Ahí está el problema. Ya no nos funciona lo que durante muchos años sí valía. “Si te esfuerzas, llegarás”. “Trabaja intensamente y acabarás pudiendo tener vida propia”. No les preocupa en exceso el cambio climático ya que no han oído otra cosa desde que nacieron. La desigualdad persistente (España ocupa la posición 20 de los 27 países de la Unión Europea en el índice de desigualdad medido por el coeficiente Gini) es también algo que forma parte del paisaje. Tampoco pueden ser muy condescendientes con los problemas de la democracia si no han vivido otra cosa que esa democracia imperfecta. Al final, lo que queda es imaginar que alguien venga y lo arregle.

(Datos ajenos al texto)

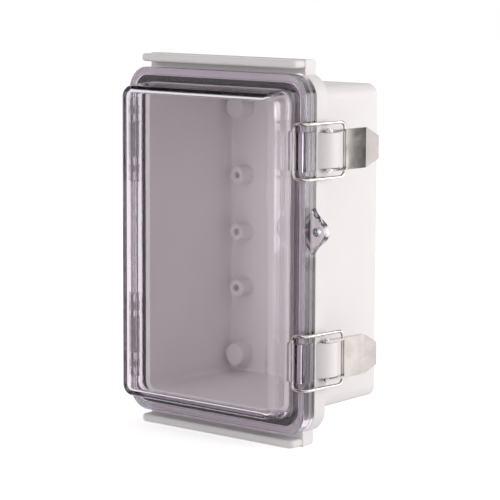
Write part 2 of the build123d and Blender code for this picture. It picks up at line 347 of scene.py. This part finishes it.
# %% Seal rubber
RUBBER_DARK, RUBBER_BLOOM = (0.010, 0.005, 0.008), (0.026, 0.016, 0.021)
RUBBER_ROUGH, BLOOM_ROUGH = 0.62, 0.2
RUBBER_SHINE = 0.25
PORE_DEPTH = 0.00006


def dark_rubber():
    finish = Finish("dark_seal_rubber")
    bloom = finish.between(finish.noise(scale=120.0, detail=4.0), low=0.35, high=0.75)
    pores = finish.noise(scale=3200.0, detail=1.0)
    sockets = {
        "Base Color": finish.colours(bloom, RUBBER_DARK, RUBBER_BLOOM),
        "Roughness": RUBBER_ROUGH + bloom * BLOOM_ROUGH,
        "Specular IOR Level": RUBBER_SHINE,
        "Normal": finish.bump(pores, distance=PORE_DEPTH, strength=0.5),
    }
    return finish.close({"Surface": finish.add("ShaderNodeBsdfPrincipled", {}, sockets)})


rubber = dark_rubber()

# %% [markdown]
# ## The section of the seal
# The real seal is a soft cord of rubber, pressed into the cover's groove. Its front lies flat in
# the groove and its back is crowned, where the tongue of the base sinks in. The CAD model has a
# plain rectangular ring here, which gives the place and size. The section is drawn once, with two
# small rounds in front and half an oval at the back.

# %% Seal section
SEAL_WIDTH = 0.0040
# How far the rubber stays inside the CAD ring
SEAL_SKIN = 0.00005
LIP_ROUND = 0.0005
CROWN_RISE = 0.0009
CROWN_STEPS = 10

seal_low, seal_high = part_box("cover_seal")


def seal_section():
    """Points across the rubber as (inwards from the outer side, towards the wall)."""
    depth = seal_high.y - seal_low.y
    inner = SEAL_WIDTH - SEAL_SKIN
    points = [(SEAL_SKIN, LIP_ROUND), (LIP_ROUND, SEAL_SKIN)]
    points += [(inner - LIP_ROUND, SEAL_SKIN), (inner, LIP_ROUND)]
    for step in range(CROWN_STEPS + 1):
        turn = math.pi * step / CROWN_STEPS
        across = SEAL_WIDTH / 2 + (SEAL_WIDTH / 2 - SEAL_SKIN) * math.cos(turn)
        points.append((across, depth - CROWN_RISE + (CROWN_RISE - SEAL_SKIN) * math.sin(turn)))
    return points


section = seal_section()
print("seal section with", len(section), "points")

# %% [markdown]
# ## The route of the seal
# The seal runs round a rectangle with rounded corners. A curve with a bevel object could sweep the
# section too, but its twist is hard to steer. Here each point of the route says which way leads
# inwards.

# %% Seal route
SEAL_CORNER = 0.0090
CORNER_STEPS = 14


def seal_route():
    """Corner arcs round the outer outline, each point with the direction that leads inwards."""
    stations = []
    for quarter in range(4):
        centre_x = seal_high.x - SEAL_CORNER if quarter in (0, 3) else seal_low.x + SEAL_CORNER
        centre_z = seal_high.z - SEAL_CORNER if quarter in (0, 1) else seal_low.z + SEAL_CORNER
        for step in range(CORNER_STEPS + 1):
            turn = math.pi / 2 * (quarter + step / CORNER_STEPS)
            across, up = math.cos(turn), math.sin(turn)
            place = Vector((centre_x + SEAL_CORNER * across, 0.0, centre_z + SEAL_CORNER * up))
            stations.append((place, Vector((-across, 0.0, -up))))
    return stations


route = seal_route()
print("seal route with", len(route), "stations")

# %% [markdown]
# ## The rubber ring
# The section stands at each station of the route, and faces join it to the next one, all the way
# round. The ring takes the place of the CAD ring and turns with the cover.

# %% Seal ring


def make_seal(material):
    shaper = bmesh.new()
    rings = []
    for place, inward in route:
        ring = []
        for into, back in section:
            along_y = Vector((0.0, seal_low.y + back, 0.0))
            ring.append(shaper.verts.new(place + inward * into + along_y))
        rings.append(ring)
    for ring, following in zip(rings, rings[1:] + rings[:1]):
        for index in range(len(ring)):
            beside = (index + 1) % len(ring)
            shaper.faces.new((ring[index], ring[beside], following[beside], following[index]))
    bmesh.ops.recalc_face_normals(shaper, faces=shaper.faces)
    for face in shaper.faces:
        face.smooth = True
    mesh = bpy.data.meshes.new("rubber_seal")
    shaper.to_mesh(mesh)
    shaper.free()
    mesh.materials.append(material)
    seal = add_object("rubber_seal", mesh)
    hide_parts("cover_seal")
    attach(seal, "cover")
    return seal


rubber_seal = make_seal(rubber)
print("seal ring with", len(rubber_seal.data.vertices), "points")

# %% [markdown]
# ## Pale moulded plastic
# The base is one thick moulding in a warm pale grey. Its skin is satin: the steel of the mould
# leaves a very fine grain, and the shine changes slowly from place to place where the plastic
# cooled at different rates. Fine noise drives a bump, slower noise drives colour and roughness,
# and the peaks of one more noise give a few darker specks.

# %% Base plastic
BASE_PALE, BASE_DEEP = (0.805, 0.78, 0.775), (0.76, 0.735, 0.73)
SPECK_SHARE = 0.4
BASE_ROUGH, FLOW_ROUGH, GRAIN_ROUGH = 0.40, 0.12, 0.05
BASE_IOR = 1.52
BASE_EDGE = 0.0004
GRAIN_DEPTH, RIPPLE_DEPTH = 0.00004, 0.0004


def pale_plastic():
    finish = Finish("moulded_pale_plastic")
    slow = finish.between(finish.noise(scale=26.0, detail=2.0), low=0.3, high=0.7)
    specks = finish.between(finish.noise(scale=700.0, detail=0.0), low=0.80, high=0.84)
    deep = slow * (1.0 - SPECK_SHARE) + specks * SPECK_SHARE
    grain = finish.noise(scale=2600.0, detail=2.0)
    flow = finish.noise(scale=90.0, detail=4.0, stretch=(1.0, 1.0, 0.25))
    swell = finish.noise(scale=55.0, detail=1.0)
    edge = finish.soft_edges(BASE_EDGE)
    skin = finish.bump(grain, distance=GRAIN_DEPTH, strength=0.35, normal=edge)
    sockets = {
        "Base Color": finish.colours(deep, BASE_PALE, BASE_DEEP),
        "Roughness": BASE_ROUGH + flow * FLOW_ROUGH + grain * GRAIN_ROUGH,
        "Normal": finish.bump(swell, distance=RIPPLE_DEPTH, strength=0.12, normal=skin),
        "IOR": BASE_IOR,
    }
    return finish.close({"Surface": finish.add("ShaderNodeBsdfPrincipled", {}, sockets)})


base_finish = pale_plastic()

# %% [markdown]
# ## Smoked clear plastic
# The cover is clear polycarbonate with a slight violet smoke in its whole thickness, so its thin
# walls look pale and its thick rim looks dark. A volume that absorbs light does this by itself.
# Glass in a path tracer blocks lamps, so rays that look for a lamp meet a tinted transparent
# surface, and daylight reaches the inside of the box.

# %% Clear plastic
SMOKE, SMOKE_DENSITY = (0.66, 0.59, 0.72), 50.0
COVER_TINT = (0.99, 0.965, 0.985)
COVER_SHADOW_TINT = (0.985, 0.95, 0.965)
COVER_ROUGH, HAZE_ROUGH = 0.015, 0.05
COVER_IOR = 1.585
COVER_EDGE = 0.0005
WAVE_DEPTH, RUB_DEPTH = 0.0006, 0.00002


def clear_plastic():
    finish = Finish("smoked_clear_plastic")
    haze = finish.noise(scale=60.0, detail=3.0)
    waves = finish.noise(scale=70.0, detail=1.0)
    rubs = finish.noise(scale=1800.0, detail=2.0, stretch=(1.0, 1.0, 0.2))
    edge = finish.soft_edges(COVER_EDGE)
    wavy = finish.bump(waves, distance=WAVE_DEPTH, strength=0.10, normal=edge)
    sockets = {
        "Base Color": (*COVER_TINT, 1),
        "Roughness": COVER_ROUGH + haze * HAZE_ROUGH,
        "IOR": COVER_IOR,
        "Transmission Weight": 1.0,
        "Normal": finish.bump(rubs, distance=RUB_DEPTH, strength=0.15, normal=wavy),
    }
    body = finish.add("ShaderNodeBsdfPrincipled", {}, sockets)
    open_way = finish.add("ShaderNodeBsdfTransparent", {}, {"Color": (*COVER_SHADOW_TINT, 1)})
    to_lamp = finish.add("ShaderNodeLightPath", {}, {}, out="Is Shadow Ray")
    density = {"Color": (*SMOKE, 1), "Density": SMOKE_DENSITY}
    smoke = finish.add("ShaderNodeVolumeAbsorption", {}, density)
    return finish.close({"Surface": finish.shaders(to_lamp, body, open_way), "Volume": smoke})


cover_finish = clear_plastic()

# %% [markdown]
# ## Stainless wire, sheet and pins
# The bails are polished wire, drawn through a die, so faint lines run along it. The levers are
# pressed from rolled sheet, duller, with a fine grain. The pins are turned and duller still. All
# three are one finish with different settings: noise stretched along the grain drives roughness,
# colour and bump. The colour is partly painted reflection. The warm dark end of each steel, and the
# light and dark streaks along the grain, stand in for dark, warm surroundings mirrored in the
# steel.
# The rest of the colour is the real tone of the grain.

# %% Stainless steel
# Each steel has its darkest and lightest colour, its least roughness, and its grain: how many lines
# to the metre, and how much they are squeezed along X, Y and Z, where less than 1 draws them out.
# The warm dark colours are partly a painted reflection of dark surroundings.
STEELS = {
    "drawn_wire": ((0.44, 0.38, 0.35), (0.76, 0.71, 0.68), 0.05, 900, (1, 1, 0.2)),
    "rolled_sheet": ((0.45, 0.42, 0.40), (0.62, 0.58, 0.56), 0.09, 1500, (1, 0.15, 1)),
    "turned_pin": ((0.48, 0.45, 0.42), (0.75, 0.72, 0.69), 0.20, 1200, (1, 1, 0.1)),
}
LINE_SHARE = 0.5
LINE_ROUGH, CLOUD_ROUGH = 0.06, 0.03
LINE_DEPTH = 0.000006


def stainless(name, dark, light, rough, grain, stretch):
    finish = Finish(name)
    lines = finish.noise(scale=grain, detail=3.0, stretch=stretch)
    cloud = finish.between(finish.noise(scale=140.0, detail=2.0), low=0.35, high=0.65)
    # Painted sheen: the grain lines and the cloud streak the colour, partly as real grain tone and
    # partly as painted reflection
    grain_tone_and_painted_sheen = lines * LINE_SHARE + cloud * (1.0 - LINE_SHARE)
    sockets = {
        "Base Color": finish.colours(grain_tone_and_painted_sheen, dark, light),
        "Metallic": 1.0,
        "Roughness": rough + lines * LINE_ROUGH + cloud * CLOUD_ROUGH,
        "Normal": finish.bump(lines, distance=LINE_DEPTH, strength=0.3),
    }
    return finish.close({"Surface": finish.add("ShaderNodeBsdfPrincipled", {}, sockets)})


steels = {name: stainless(name, *look) for name, look in STEELS.items()}

# %% [markdown]
# ## Finishes on the CAD nodes
# Everything but the seal keeps its CAD shape. Each node gets the finish of the stuff it is made
# of: the moulding, the clear cover, and three kinds of steel for wire, sheet and pins.

# %% Give each CAD node its finish
finishes = {"base_tray": base_finish, "clear_cover": cover_finish}
for level in ("upper", "lower"):
    finishes[f"{level}_hinge_pin"] = steels["turned_pin"]
    finishes[f"{level}_latch_pin"] = steels["turned_pin"]
    finishes[f"{level}_latch_lever"] = steels["rolled_sheet"]
    finishes[f"{level}_latch_bail"] = steels["drawn_wire"]
for name, material in finishes.items():
    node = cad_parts[name]
    node.data.materials.clear()
    node.data.materials.append(material)
    node.active_material_index = 0
print("finishes given to", len(finishes), "nodes")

Y hay por ahí muchos vendedores de humo y de imaginarios caducos y obsoletos, pero que son capaces de prometer lo que no tienen.

Necesitamos cambiar la perspectiva y reconstruir un proyecto de esperanza. Para ello hace falta salir de esa especie de realismo plomizo que no para de advertirnos de que no hay alternativa a lo que ahora padecemos, que nadie es capaz de pensar a largo plazo o que “déjate de monsergas y cada uno a lo suyo”. Decía Terry Eagleton en su libro “Esperanza sin optimismo”, que esperar significa proyectarnos nosotros mismos con la imaginación en un futuro que consideramos posible y, por tanto, en un oscuro sentido ya lo estamos haciendo presente. Si no revertimos con medidas y proyectos concretos en temas clave (vivienda, calidad del empleo, ayudas para que puedan empezar los que no cuentan con patrimonio…) la falta de perspectiva y de horizontes de esperanza colectivos, no nos quedará más remedio que aceptar que lo que estamos viviendo es un lento declinar democrático.